If you are walking in a rugged and remote location, remember that you are a visitor in the area, and that the animals that you encounter live in the area. Always respect the wildlife and observe from a distance. Feeding animals along the trail is a BIG no-no, as once animals learn to depend on human visitors for their food, they rely less on their natural hunting and foraging behaviours. This loss of self-sufficiency can put them in danger once the trekking season finishes. To protect your food and the local wildlife, store your food in airtight containers, never leave food out at night time, and be careful not to leave food residue on the trail or at your campsite.
And of course, if you encounter wildlife along the trail, give it a wide berth and do not make an attempt to approach the animal – especially if it is a mother and her offspring.
Travel in small groups
One of the best things about travelling with Tasmanian Expeditions is our small group sizes, which means we have a smaller environmental impact than larger group operators. Smaller groups mean less people on the trail, reducing erosion, noise, and waste.
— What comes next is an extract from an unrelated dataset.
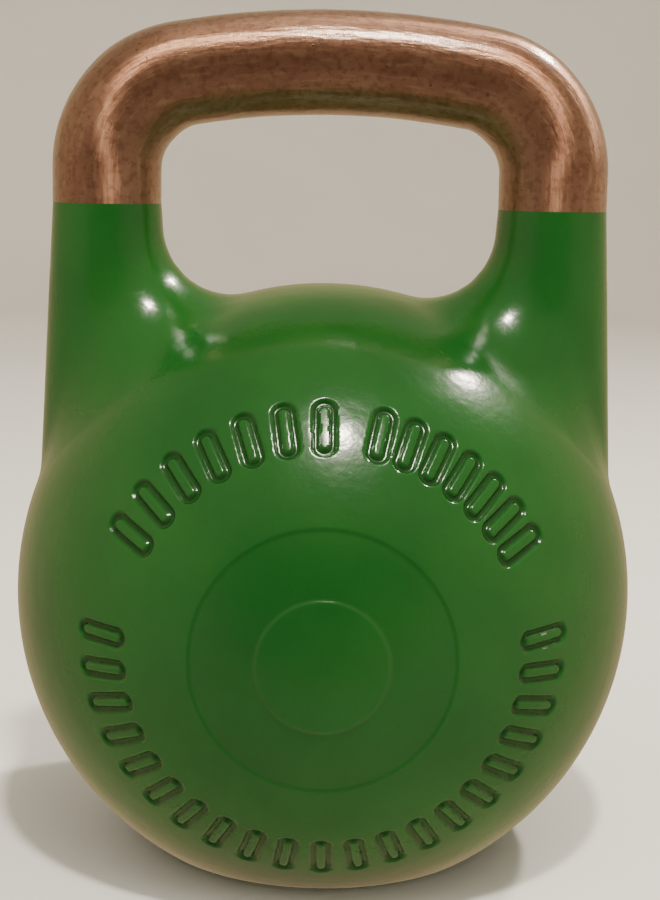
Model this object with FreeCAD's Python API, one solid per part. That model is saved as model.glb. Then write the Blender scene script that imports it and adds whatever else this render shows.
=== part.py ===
import FreeCAD, Part
import math
import os

# Competition kettlebell: a hollow cast ball with two horns, a bare steel handle bow welded
# on top of the horns, ballast and foam inside, and a screw plug in the flat base.
#
# Frame: millimetres, origin on the floor at the centre of the base, +Z up, +X towards the
# right horn. The engraved face looks along -Y.

Vector = FreeCAD.Vector

# Ball.
BALL_D = 210.0            # outside diameter of the ball
BALL_Z = 86.8             # height of the ball's centre over the floor
BASE_EDGE_R = 4.0         # rounding between the flat base and the ball
WALL = 9.0                # wall of the hollow ball
FLOOR_T = 13.0            # thickness of the flat floor inside

# Horns: the two cast legs that carry the handle.
JOINT_Z = BALL_Z + 131.0  # height of the flat joint between horn and handle
LEG_X = 75.05             # distance of each leg from the middle at the joint
LEG_D = 36.4              # leg diameter at the joint
HORN_TAPER = 0.06         # growth of the horn's radius per mm downwards
HORN_LEAN = 0.01          # lean of the horn's axis towards the middle, per mm downwards
HORN_ROOT = 111.0         # length of the horn below the joint, into the ball
ROOT_SPLIT_X = 65.0       # distance from the middle of the plane where that rounding is widest
ROOT_ROUNDING = {         # rounding between horn and ball, by distance from the middle
    54.0: 22.0,           # inside the window
    ROOT_SPLIT_X: 62.0,   # front and back
    98.0: 23.0,           # outer side
}

# Handle bow: straight leg, corner arc, shallow crown arc.
CROWN_Z = BALL_Z + 178.5  # height of the bar's centreline in the middle
CROWN_R = 280.0           # radius of the crown arc
CORNER_R = 32.0           # radius of the corner arc, on the centreline
GRIP_D = 34.4             # bar diameter in the middle of the grip
GRIP_FROM = 45.0          # bend angle where the bar starts to thin towards the grip
GRIP_TO = 85.0            # bend angle where it has its grip diameter
FOOT_SPARE = 8.0          # length lofted past each foot and cut off
LEG_STEPS = 5
CORNER_STEPS = 12
CROWN_STEPS = 4

# Joint between horn and handle: dowel inside, bevel weld outside.
DOWEL_D = 14.0
DOWEL_L = 40.0
DOWEL_CHAMFER = 1.0
DOWEL_END_GAP = 0.5
FIT_GAP = 0.02            # clearance round the dowels and between the gasket and the neck
WELD_DEPTH = 5.2          # depth and height of the bevel that the weld fills

# Filling opening and its plug, in the floor.
SEAT_D = 72.0             # recess that holds the plug's flange
SEAT_DEPTH = 8.0
OPENING_D = 42.0
FLANGE_D = 71.0
FLANGE_T = 5.0
NECK_D = 41.8
NECK_L = 6.5              # from the flange's inner face upwards
KEY_AF = 14.0             # hexagon socket, across flats
KEY_DEPTH = 9.0
EDGE_CHAMFER = 0.8
GASKET_T = 2.0
GASKET_OD = 54.0
SCREW_AT = 31.0           # distance of the lock screw from the plug's axis
SCREW_D = 5.0
SCREW_HEAD_D = 9.0
SCREW_HEAD_T = 2.5
SCREW_L = 9.5
SCREW_KEY_AF = 3.0
SCREW_KEY_DEPTH = 2.0
SCREW_HOLE_GAP = 0.1
SCREW_FLOOR = 1.0         # metal left between the screw's hole and the cavity

# Filling.
FILL_GAP = 0.1            # gap between the filling and the wall
BALLAST_TOP = BALL_Z - 4.5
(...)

Spread the word on how friends, family and other trekkers can reduce their environmental footprint. If you meet people on the trail who are damaging the resources, violate area regulations (such as fire bans) or litter, report them to the proper authorities, or better yet, teach them how to correct their behaviour. Many times, it may not be their own individual impact which is causing any great harm, however if you multiply their tiny effects by hundreds or even thousands of people who are all doing the same thing, they may have an active part in destroying the environment that they aren’t even aware of.
Think of Others
We encourage all of our travellers to respect the other trekkers and groups on the trail by travelling and camping quietly. Keep your radio at home and enjoy the sounds of nature during the evenings. While your music may create the ambience you are after, it may ruin the experience for others who visit the wilderness to escape from the hustle, bustle and noises of the city. Other trekking etiquette includes giving uphill hikers the right of way, and not contributing to “visual pollution” by refraining from wearing bright colours such as blue, red, yellow and white which can be seen from miles away and contribute to a crowded feeling. If in doubt, make your trekking decisions not only on how your actions will impact the environment but also how they may affect others as well.